While I'm experienced enough to hack around it one way or the other I'd prefer to find a solution first within the standard settings of the laptop. Some info when I connect from home:
- Have to connect to companies network thru Cisco VPN Client prior to login into XP
- No Firewall running so I assume that part is done on the network
- In Firefox I can see that it connects thru a proxy
- The proxy runs Websense, a thing that blocks access to certain websites. I can't go to CFC for example but CDZ hasn't been recognized by Websense yet.
- Warlords is patched to 2.13.

Hope someone can help or point in the right direction. [scratch]

akots
10-09-2007, 22:23
I'm not sure about that but IMO, there is no way to circumvent this unless you can log in bypassing Cisco VPN. If you are a local admin on that machine (XP Pro I presume?), you should be able to turn it on or off at will during loading of XP locally may be somewhere in control panel or the client software (unless it is permanently blocked by placing all the settings on a remote machine on your company network which you cannot access).

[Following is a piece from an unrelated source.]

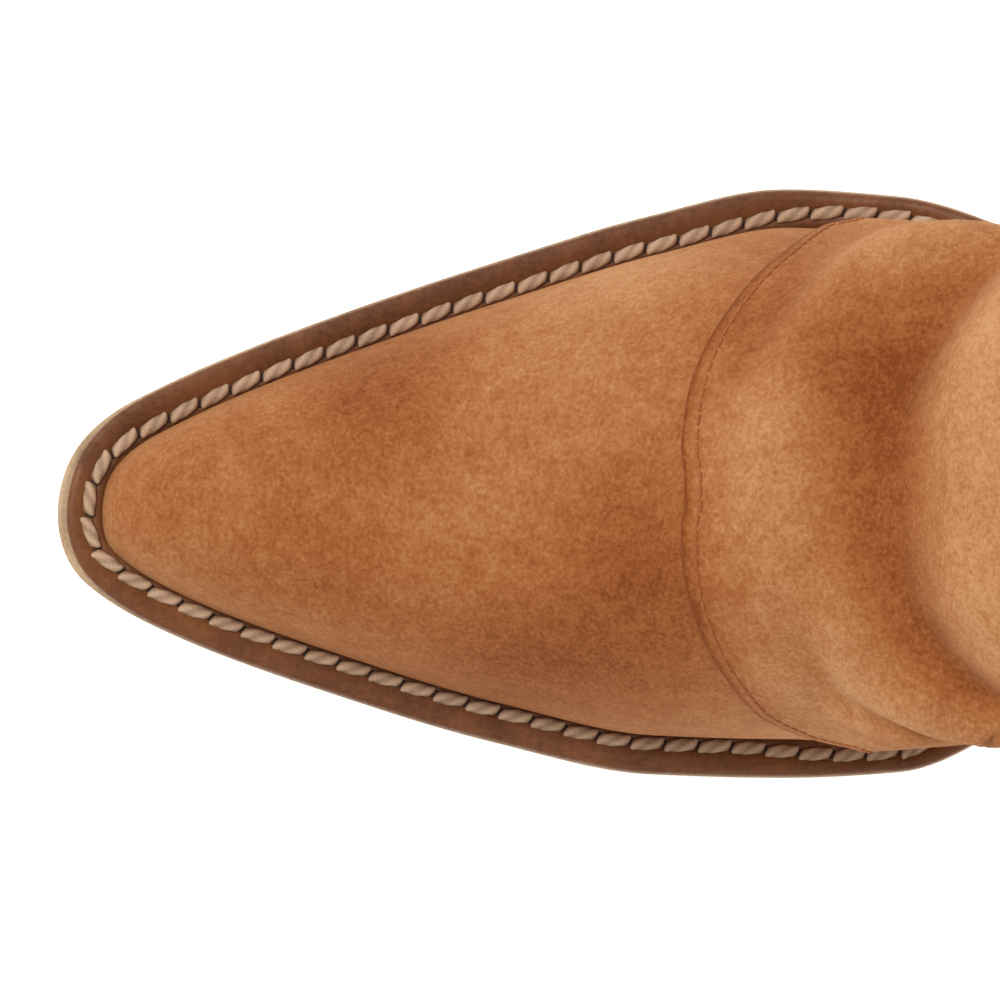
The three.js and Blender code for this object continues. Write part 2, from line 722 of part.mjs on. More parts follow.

Can you actually boot without being connected to the Internet? You then should be able to see what loads at start prior to logon and might be able to turn it off.

I have another VPN client on a home PC to browse through libraries and databases but it runs as a separate program at any time and you can turn it off also at any time. What it does is that it effectively masks your IP to that of the University and once this is done, all traffic to that IP goes through the University proxies and corresponding restrictions apply.